→ **EXERCISE**:
Within the entries below, find the portion that opens with the line containing "place(straps, 'buckle_plug', plugGeometry(), PLASTIC());" and closes with the line containing "depsgraph = bpy.context.evaluated_depsgraph_get()". Retype that portion exactly and only.

→ **EXERCISE MATERIAL**:
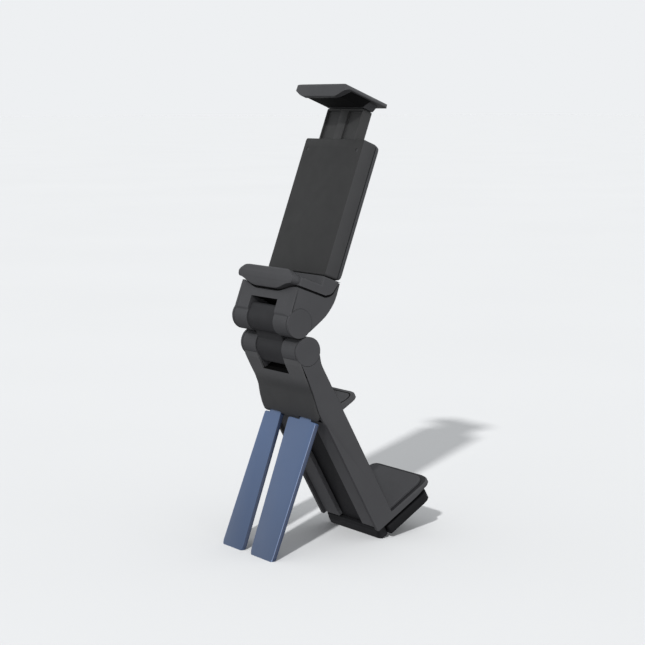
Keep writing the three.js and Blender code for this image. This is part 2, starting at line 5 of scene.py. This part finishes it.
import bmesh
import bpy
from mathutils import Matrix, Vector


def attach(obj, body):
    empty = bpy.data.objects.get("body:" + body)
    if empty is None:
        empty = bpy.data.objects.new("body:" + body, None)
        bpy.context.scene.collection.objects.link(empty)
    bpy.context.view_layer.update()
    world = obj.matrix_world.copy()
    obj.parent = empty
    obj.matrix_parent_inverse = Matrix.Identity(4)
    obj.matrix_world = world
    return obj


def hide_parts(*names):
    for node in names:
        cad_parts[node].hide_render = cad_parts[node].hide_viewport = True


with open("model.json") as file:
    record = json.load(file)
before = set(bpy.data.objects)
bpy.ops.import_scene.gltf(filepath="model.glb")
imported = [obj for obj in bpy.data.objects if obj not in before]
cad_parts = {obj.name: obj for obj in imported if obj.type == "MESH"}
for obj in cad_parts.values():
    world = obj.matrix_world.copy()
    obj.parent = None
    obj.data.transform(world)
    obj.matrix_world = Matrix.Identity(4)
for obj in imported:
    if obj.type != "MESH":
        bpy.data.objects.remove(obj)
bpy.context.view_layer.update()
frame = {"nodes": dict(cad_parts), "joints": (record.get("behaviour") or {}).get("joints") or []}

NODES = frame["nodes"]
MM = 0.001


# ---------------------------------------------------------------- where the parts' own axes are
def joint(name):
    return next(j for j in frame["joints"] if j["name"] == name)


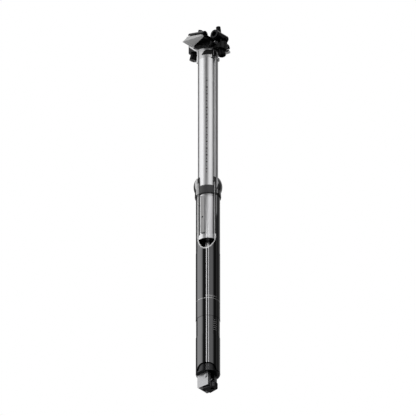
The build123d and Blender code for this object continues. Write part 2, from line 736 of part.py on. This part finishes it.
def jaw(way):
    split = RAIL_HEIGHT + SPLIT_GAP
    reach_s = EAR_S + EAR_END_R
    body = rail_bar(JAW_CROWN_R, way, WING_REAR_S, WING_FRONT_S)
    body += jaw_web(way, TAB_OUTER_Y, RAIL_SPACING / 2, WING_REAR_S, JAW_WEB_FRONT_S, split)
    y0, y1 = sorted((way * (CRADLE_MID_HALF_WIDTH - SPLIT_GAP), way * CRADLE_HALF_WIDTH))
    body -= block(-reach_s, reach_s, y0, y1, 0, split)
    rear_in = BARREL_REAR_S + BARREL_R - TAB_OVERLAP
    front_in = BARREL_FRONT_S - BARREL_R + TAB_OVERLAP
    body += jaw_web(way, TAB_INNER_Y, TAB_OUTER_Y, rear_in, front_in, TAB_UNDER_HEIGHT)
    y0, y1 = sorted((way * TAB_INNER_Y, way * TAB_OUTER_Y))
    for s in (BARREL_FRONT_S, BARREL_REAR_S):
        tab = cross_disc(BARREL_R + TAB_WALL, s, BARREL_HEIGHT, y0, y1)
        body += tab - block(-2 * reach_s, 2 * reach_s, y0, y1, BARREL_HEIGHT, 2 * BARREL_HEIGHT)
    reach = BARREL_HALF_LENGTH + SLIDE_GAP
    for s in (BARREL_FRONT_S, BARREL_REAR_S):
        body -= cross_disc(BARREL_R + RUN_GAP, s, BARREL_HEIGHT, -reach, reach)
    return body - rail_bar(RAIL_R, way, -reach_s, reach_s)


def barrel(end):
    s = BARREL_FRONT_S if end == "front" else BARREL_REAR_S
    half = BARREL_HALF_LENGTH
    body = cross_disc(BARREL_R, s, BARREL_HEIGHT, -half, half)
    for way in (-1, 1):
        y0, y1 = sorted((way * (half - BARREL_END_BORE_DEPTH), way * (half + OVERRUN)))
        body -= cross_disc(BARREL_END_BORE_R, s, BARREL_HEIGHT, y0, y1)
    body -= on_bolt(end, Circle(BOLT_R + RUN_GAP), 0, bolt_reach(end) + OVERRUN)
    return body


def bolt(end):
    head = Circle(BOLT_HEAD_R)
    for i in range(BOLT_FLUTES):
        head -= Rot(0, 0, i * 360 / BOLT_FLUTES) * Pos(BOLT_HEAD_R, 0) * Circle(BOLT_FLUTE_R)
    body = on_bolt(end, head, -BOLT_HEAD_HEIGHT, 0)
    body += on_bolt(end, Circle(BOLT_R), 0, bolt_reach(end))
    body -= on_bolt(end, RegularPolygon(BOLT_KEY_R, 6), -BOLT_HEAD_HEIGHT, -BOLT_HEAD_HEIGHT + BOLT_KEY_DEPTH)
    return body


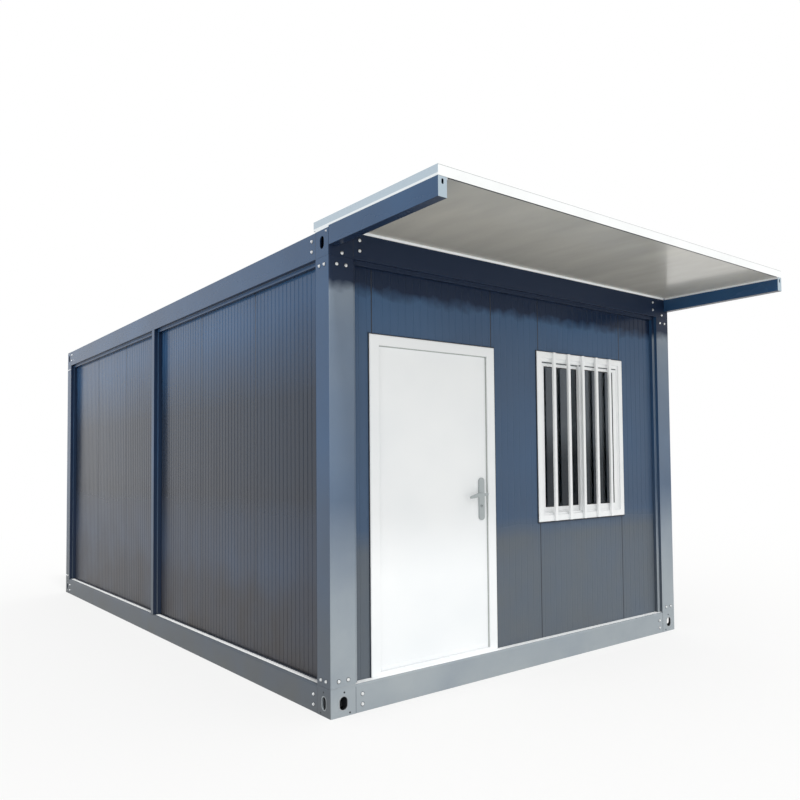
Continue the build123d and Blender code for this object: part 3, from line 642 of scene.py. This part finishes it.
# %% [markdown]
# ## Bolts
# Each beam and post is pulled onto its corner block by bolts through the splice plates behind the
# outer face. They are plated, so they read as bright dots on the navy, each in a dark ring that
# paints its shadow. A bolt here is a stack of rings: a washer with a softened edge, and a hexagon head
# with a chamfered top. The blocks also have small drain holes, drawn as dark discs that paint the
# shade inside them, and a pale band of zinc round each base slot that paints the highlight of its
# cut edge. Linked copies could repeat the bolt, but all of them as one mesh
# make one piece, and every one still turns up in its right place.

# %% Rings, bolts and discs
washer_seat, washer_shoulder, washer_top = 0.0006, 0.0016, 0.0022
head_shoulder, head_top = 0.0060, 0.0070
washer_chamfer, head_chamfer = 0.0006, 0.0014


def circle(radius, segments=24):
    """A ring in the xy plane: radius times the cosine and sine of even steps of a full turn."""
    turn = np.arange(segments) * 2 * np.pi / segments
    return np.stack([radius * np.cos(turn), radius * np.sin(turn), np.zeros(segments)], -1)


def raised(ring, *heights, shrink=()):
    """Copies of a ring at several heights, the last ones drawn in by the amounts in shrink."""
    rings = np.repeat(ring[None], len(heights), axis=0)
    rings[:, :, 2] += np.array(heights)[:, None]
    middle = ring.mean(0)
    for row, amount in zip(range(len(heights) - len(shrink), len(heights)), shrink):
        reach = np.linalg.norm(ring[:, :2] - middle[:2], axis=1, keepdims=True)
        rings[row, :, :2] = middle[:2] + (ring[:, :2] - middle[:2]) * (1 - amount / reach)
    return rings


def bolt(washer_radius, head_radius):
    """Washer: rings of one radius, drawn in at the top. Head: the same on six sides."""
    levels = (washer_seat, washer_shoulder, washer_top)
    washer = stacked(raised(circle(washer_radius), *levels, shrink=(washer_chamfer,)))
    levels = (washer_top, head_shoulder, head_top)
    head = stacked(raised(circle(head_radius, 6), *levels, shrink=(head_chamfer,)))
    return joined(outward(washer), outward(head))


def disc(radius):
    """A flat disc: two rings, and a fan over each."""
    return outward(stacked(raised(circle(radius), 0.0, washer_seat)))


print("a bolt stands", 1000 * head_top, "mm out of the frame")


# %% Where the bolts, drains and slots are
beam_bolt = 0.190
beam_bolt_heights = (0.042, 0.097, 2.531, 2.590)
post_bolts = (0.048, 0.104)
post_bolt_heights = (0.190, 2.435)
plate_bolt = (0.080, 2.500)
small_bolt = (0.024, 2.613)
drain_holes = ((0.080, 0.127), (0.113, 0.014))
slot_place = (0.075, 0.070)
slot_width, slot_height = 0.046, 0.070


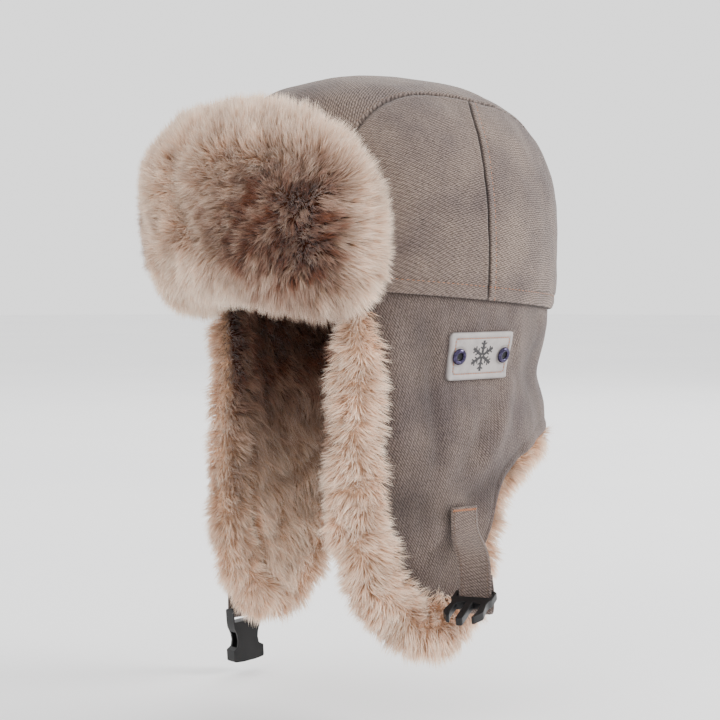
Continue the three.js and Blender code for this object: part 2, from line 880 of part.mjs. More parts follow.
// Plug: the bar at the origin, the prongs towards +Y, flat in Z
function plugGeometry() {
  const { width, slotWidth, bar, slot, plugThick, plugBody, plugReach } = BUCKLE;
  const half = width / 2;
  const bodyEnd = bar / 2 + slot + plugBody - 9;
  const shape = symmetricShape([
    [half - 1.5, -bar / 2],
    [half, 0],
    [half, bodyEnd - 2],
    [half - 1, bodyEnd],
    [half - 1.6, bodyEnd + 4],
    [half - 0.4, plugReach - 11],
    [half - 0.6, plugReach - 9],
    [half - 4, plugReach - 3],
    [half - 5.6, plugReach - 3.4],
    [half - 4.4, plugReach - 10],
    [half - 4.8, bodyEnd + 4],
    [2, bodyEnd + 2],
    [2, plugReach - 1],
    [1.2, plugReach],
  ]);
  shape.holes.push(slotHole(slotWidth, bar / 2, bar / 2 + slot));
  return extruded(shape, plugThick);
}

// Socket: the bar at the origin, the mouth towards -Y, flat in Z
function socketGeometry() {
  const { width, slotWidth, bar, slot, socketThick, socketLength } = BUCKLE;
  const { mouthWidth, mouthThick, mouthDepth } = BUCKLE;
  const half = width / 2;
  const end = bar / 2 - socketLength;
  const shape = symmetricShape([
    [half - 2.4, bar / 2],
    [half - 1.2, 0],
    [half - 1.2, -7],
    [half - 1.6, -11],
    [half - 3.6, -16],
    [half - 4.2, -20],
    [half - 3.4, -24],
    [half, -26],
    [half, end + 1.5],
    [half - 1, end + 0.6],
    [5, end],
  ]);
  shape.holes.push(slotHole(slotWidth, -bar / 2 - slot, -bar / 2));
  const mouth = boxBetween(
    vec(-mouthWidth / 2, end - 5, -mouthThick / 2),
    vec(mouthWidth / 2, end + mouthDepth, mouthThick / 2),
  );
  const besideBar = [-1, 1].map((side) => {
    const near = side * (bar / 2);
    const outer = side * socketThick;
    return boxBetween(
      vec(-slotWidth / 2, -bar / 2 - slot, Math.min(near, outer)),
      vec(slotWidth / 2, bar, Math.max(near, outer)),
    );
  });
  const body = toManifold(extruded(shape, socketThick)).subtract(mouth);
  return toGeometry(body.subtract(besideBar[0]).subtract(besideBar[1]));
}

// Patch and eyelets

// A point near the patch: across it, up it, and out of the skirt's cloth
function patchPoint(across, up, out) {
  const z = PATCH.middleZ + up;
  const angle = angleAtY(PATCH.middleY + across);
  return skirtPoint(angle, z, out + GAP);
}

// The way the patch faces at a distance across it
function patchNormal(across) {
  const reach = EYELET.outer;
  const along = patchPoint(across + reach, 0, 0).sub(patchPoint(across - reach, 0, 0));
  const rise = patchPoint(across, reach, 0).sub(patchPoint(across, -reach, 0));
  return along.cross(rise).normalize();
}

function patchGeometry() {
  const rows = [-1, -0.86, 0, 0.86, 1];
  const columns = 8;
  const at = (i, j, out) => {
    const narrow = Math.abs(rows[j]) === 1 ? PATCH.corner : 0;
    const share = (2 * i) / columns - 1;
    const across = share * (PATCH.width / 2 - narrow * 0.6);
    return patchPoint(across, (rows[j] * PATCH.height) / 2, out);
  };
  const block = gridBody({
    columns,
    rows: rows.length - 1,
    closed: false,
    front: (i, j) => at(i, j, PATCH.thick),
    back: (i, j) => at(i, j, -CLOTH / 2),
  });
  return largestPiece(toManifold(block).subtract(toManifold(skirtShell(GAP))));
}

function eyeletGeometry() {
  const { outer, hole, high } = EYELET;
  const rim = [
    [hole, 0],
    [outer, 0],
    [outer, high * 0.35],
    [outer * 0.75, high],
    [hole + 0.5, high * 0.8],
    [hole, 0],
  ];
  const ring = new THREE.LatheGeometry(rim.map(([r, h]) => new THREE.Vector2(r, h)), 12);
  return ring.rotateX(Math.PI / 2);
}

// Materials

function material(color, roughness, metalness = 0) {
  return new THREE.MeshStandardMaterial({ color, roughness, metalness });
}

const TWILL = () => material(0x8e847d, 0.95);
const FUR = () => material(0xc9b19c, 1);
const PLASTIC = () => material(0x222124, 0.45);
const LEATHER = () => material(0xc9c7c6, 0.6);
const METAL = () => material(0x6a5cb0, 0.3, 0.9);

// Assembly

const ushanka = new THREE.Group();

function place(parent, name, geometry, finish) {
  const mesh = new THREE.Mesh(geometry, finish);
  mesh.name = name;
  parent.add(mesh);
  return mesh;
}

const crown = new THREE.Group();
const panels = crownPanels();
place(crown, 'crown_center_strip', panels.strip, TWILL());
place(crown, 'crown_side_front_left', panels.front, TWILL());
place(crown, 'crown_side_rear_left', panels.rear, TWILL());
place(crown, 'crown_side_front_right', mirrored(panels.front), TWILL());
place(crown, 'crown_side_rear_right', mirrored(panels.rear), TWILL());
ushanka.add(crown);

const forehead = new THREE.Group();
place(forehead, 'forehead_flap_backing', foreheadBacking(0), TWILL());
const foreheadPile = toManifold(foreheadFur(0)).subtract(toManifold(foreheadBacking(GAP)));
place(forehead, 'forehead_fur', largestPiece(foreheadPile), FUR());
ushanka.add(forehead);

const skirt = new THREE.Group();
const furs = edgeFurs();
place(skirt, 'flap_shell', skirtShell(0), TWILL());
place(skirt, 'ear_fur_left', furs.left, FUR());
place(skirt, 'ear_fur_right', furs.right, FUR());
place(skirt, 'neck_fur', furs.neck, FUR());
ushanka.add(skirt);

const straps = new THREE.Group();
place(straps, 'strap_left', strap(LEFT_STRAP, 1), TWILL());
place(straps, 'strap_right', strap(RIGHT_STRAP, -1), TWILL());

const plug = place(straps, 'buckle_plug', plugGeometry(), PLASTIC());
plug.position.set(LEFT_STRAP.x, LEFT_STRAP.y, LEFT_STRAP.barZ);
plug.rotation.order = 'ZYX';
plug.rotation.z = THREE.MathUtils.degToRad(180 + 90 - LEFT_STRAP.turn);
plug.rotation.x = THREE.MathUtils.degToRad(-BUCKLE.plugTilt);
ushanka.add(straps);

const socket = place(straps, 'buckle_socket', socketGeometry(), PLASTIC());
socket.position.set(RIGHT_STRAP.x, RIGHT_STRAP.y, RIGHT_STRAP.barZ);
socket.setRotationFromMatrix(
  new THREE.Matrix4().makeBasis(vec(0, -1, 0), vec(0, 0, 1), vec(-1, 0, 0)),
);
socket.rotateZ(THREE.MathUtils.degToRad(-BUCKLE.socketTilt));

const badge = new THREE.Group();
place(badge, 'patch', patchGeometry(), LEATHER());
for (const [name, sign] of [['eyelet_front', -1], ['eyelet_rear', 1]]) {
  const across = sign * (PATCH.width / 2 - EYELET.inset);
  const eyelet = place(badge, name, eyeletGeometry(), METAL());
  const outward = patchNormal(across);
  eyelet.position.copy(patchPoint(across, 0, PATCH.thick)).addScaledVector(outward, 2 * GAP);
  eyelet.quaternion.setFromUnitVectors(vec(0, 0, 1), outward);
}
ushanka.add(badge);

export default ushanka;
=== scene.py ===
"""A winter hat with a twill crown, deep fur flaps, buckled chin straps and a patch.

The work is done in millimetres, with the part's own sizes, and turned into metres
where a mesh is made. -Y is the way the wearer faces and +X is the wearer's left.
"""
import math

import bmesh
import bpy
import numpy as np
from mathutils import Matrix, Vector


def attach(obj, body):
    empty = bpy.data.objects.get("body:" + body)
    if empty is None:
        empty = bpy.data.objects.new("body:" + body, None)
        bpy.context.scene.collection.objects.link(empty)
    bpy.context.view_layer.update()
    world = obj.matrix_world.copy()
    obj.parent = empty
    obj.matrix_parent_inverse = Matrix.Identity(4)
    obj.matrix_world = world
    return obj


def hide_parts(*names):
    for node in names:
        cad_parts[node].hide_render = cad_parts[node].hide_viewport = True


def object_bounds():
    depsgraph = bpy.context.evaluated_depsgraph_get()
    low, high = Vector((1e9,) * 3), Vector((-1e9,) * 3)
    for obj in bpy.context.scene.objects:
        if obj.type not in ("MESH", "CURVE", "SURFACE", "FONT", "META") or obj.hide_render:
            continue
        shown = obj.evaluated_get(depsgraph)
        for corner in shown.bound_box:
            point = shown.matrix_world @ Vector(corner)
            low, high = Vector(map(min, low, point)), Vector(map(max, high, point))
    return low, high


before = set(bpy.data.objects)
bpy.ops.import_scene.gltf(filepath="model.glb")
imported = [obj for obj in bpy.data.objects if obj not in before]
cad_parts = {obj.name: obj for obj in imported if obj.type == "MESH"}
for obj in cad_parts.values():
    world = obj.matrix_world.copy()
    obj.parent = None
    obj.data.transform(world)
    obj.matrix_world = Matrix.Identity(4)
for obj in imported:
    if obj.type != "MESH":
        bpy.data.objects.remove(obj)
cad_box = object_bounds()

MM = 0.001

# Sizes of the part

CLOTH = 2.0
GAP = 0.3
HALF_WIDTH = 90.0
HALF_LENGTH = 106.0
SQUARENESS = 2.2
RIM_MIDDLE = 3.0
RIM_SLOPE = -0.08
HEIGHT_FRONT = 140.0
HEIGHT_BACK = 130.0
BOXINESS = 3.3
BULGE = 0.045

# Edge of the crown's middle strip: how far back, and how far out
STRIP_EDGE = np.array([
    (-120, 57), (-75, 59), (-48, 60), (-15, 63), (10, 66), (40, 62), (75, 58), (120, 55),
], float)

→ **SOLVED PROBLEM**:
const plug = place(straps, 'buckle_plug', plugGeometry(), PLASTIC());
plug.position.set(LEFT_STRAP.x, LEFT_STRAP.y, LEFT_STRAP.barZ);
plug.rotation.order = 'ZYX';
plug.rotation.z = THREE.MathUtils.degToRad(180 + 90 - LEFT_STRAP.turn);
plug.rotation.x = THREE.MathUtils.degToRad(-BUCKLE.plugTilt);
ushanka.add(straps);

const socket = place(straps, 'buckle_socket', socketGeometry(), PLASTIC());
socket.position.set(RIGHT_STRAP.x, RIGHT_STRAP.y, RIGHT_STRAP.barZ);
socket.setRotationFromMatrix(
  new THREE.Matrix4().makeBasis(vec(0, -1, 0), vec(0, 0, 1), vec(-1, 0, 0)),
);
socket.rotateZ(THREE.MathUtils.degToRad(-BUCKLE.socketTilt));

const badge = new THREE.Group();
place(badge, 'patch', patchGeometry(), LEATHER());
for (const [name, sign] of [['eyelet_front', -1], ['eyelet_rear', 1]]) {
  const across = sign * (PATCH.width / 2 - EYELET.inset);
  const eyelet = place(badge, name, eyeletGeometry(), METAL());
  const outward = patchNormal(across);
  eyelet.position.copy(patchPoint(across, 0, PATCH.thick)).addScaledVector(outward, 2 * GAP);
  eyelet.quaternion.setFromUnitVectors(vec(0, 0, 1), outward);
}
ushanka.add(badge);

export default ushanka;
=== scene.py ===
"""A winter hat with a twill crown, deep fur flaps, buckled chin straps and a patch.

The work is done in millimetres, with the part's own sizes, and turned into metres
where a mesh is made. -Y is the way the wearer faces and +X is the wearer's left.
"""
import math

import bmesh
import bpy
import numpy as np
from mathutils import Matrix, Vector


def attach(obj, body):
    empty = bpy.data.objects.get("body:" + body)
    if empty is None:
        empty = bpy.data.objects.new("body:" + body, None)
        bpy.context.scene.collection.objects.link(empty)
    bpy.context.view_layer.update()
    world = obj.matrix_world.copy()
    obj.parent = empty
    obj.matrix_parent_inverse = Matrix.Identity(4)
    obj.matrix_world = world
    return obj


def hide_parts(*names):
    for node in names:
        cad_parts[node].hide_render = cad_parts[node].hide_viewport = True


def object_bounds():
    depsgraph = bpy.context.evaluated_depsgraph_get()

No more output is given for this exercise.